* EXERCISE:
Repeat verbatim only the lines from the opening of the material below through the one that contains "from 0 to 1.".

* DATA SEGMENT:
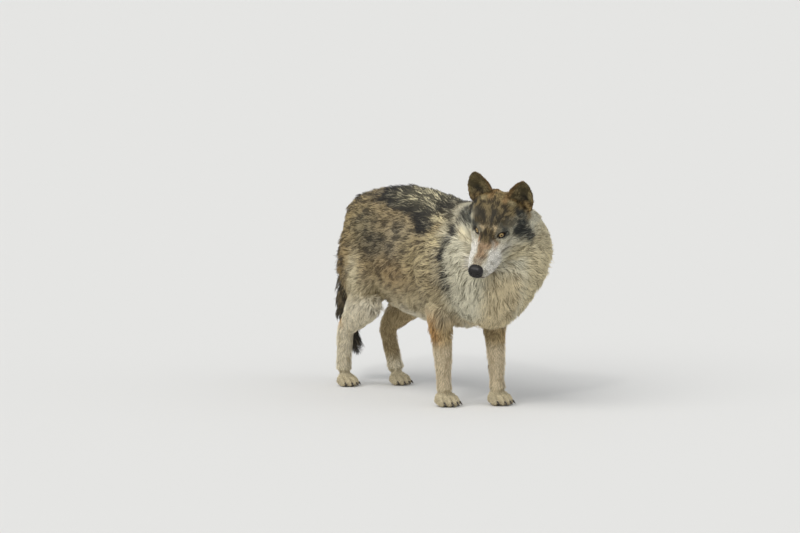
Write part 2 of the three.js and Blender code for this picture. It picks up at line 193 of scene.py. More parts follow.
# ---------------------------------------------------------------- regions of the body
def regions(points):
    """How much each point belongs to the parts of the body, from 0 to 1.

    "face" is the short coat in front of the cheeks' ruff; "head" is face, crown, ears and cheeks.
    Each is a product of S-curves of the place, and the greatest of them where a part is made of several.
    """
    local = to_head(points)
    lx, ly, lz = local.T
    side = np.abs(ly)
    skull = np.linalg.norm((local - [-58, 0, -22]) / [100, 122, 112], axis=1)
    muzzle = smooth(0, 18, lx) * smooth(84, 70, side) * smooth(-132, -116, lz) * smooth(60, 30, lz)
    ear = smooth(52, 72, lz) * smooth(-156, -136, lx)
    within_rim = smooth(1.3, 1.08, np.abs(ear_chart(local)[0])) * smooth(-58, -72, lx)
    ear *= np.maximum(within_rim, smooth(90, 100, lz))
    ear_root = np.minimum(2.4 * blob(np.abs(local) * [-1, 1, 1], (-100, 76, 40), (54, 60, 46)), 1)
    ear_root *= smooth(-40, -60, lx)
    head = np.maximum(np.maximum(smooth(1.12, 0.98, skull), muzzle), np.maximum(ear, ear_root))
    cheek = np.maximum(smooth(62, 92, side - 0.35 * lz), smooth(-84, -108, lz + 0.35 * np.maximum(lx, 0)))
    cheek = np.maximum(cheek, smooth(-96, -128, lx)) * (1 - ear)
    x, y, z = points.T
    fore = np.maximum(*(smooth(84, 60, path_distance(points, leg)[0]) for leg in FORE_LEGS))
    fore *= smooth(330, 235, z)
    hind = smooth(340, 225, z) * smooth(-90, -140, x)
    tail = smooth(66, 52, path_distance(points, TAIL)[0]) * smooth(-318, -345, x + 0.12 * (z - 500))
    neck = smooth(275, 345, x + 0.1 * (z - 450)) * (1 - head) * (1 - fore)
    return {
        "head": head,
        "face": head * (1 - cheek),
        "ear": ear * head,
        "ear_root": ear_root,
        "neck": neck,
        "fore": fore,
        "hind": hind,
        "tail": tail,
    }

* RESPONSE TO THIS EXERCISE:
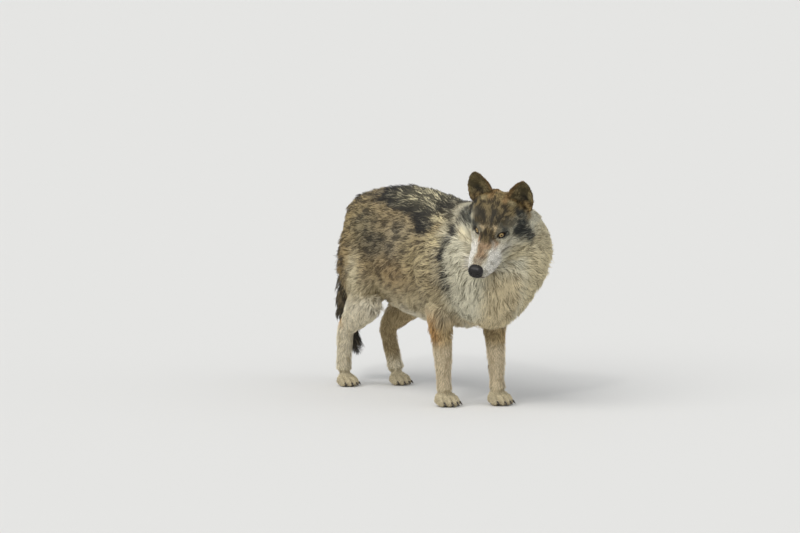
Write part 2 of the three.js and Blender code for this picture. It picks up at line 193 of scene.py. More parts follow.
# ---------------------------------------------------------------- regions of the body
def regions(points):
    """How much each point belongs to the parts of the body, from 0 to 1.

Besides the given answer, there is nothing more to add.